In countries where service is voluntary, such as the United States and the United Kingdom, men and women are both equally eligible to become reservists. Before enlisting as a naval reservist, however, certain physical, education and age requirements must be verified. While enlistment ages may vary from country to country, most reservists are required to be at least 16 years of age. An eligible candidate must also be able to prove her or his citizenship. Upon doing so, an individual may be allowed to enter naval reservist training.


After training, a reservist is required to serve periodically throughout the year at a military base or other specified location. Schedules for service vary depending on the country a naval reservist is serving, as well as the reservist’s skill level, length of time in the military and whether or not the reservist is on full-time active duty. For example, a reservist may only be required to serve one day per week and one weekend per month with the obligation to serve an additional full two weeks every year.

Specific duties expected of a reservist vary depending upon an individual’s educational background, experience and level of naval reservist training. A few examples of naval reservist jobs may include specialist divers, information and technology specialists, submarine operators, health care professionals, law enforcement officers and aviation workers. Some reservists may also work as attorneys, recruiters, pilots and warfare specialists.

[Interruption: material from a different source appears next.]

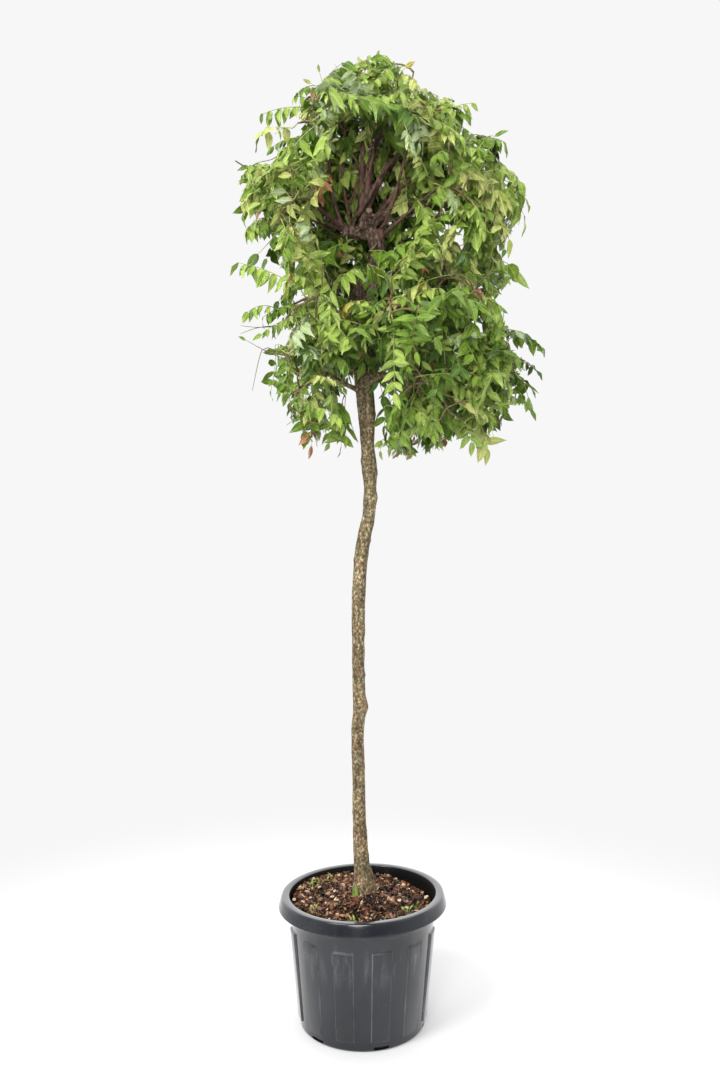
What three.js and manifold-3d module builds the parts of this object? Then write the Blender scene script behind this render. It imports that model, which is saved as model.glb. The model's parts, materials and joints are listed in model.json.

In most instances, naval reservist jobs are located close to a member’s home. Other job descriptions requiring specialized duties may require a reservist to work at special sites, which may require further travel. As reserve service is usually on a part-time basis, most members also work civilian jobs. The benefits of serving as a reservist may also vary by country, but generally include insurance and retirement benefits, educational assistance, opportunities for world travel, special skills training and a salaried compensation.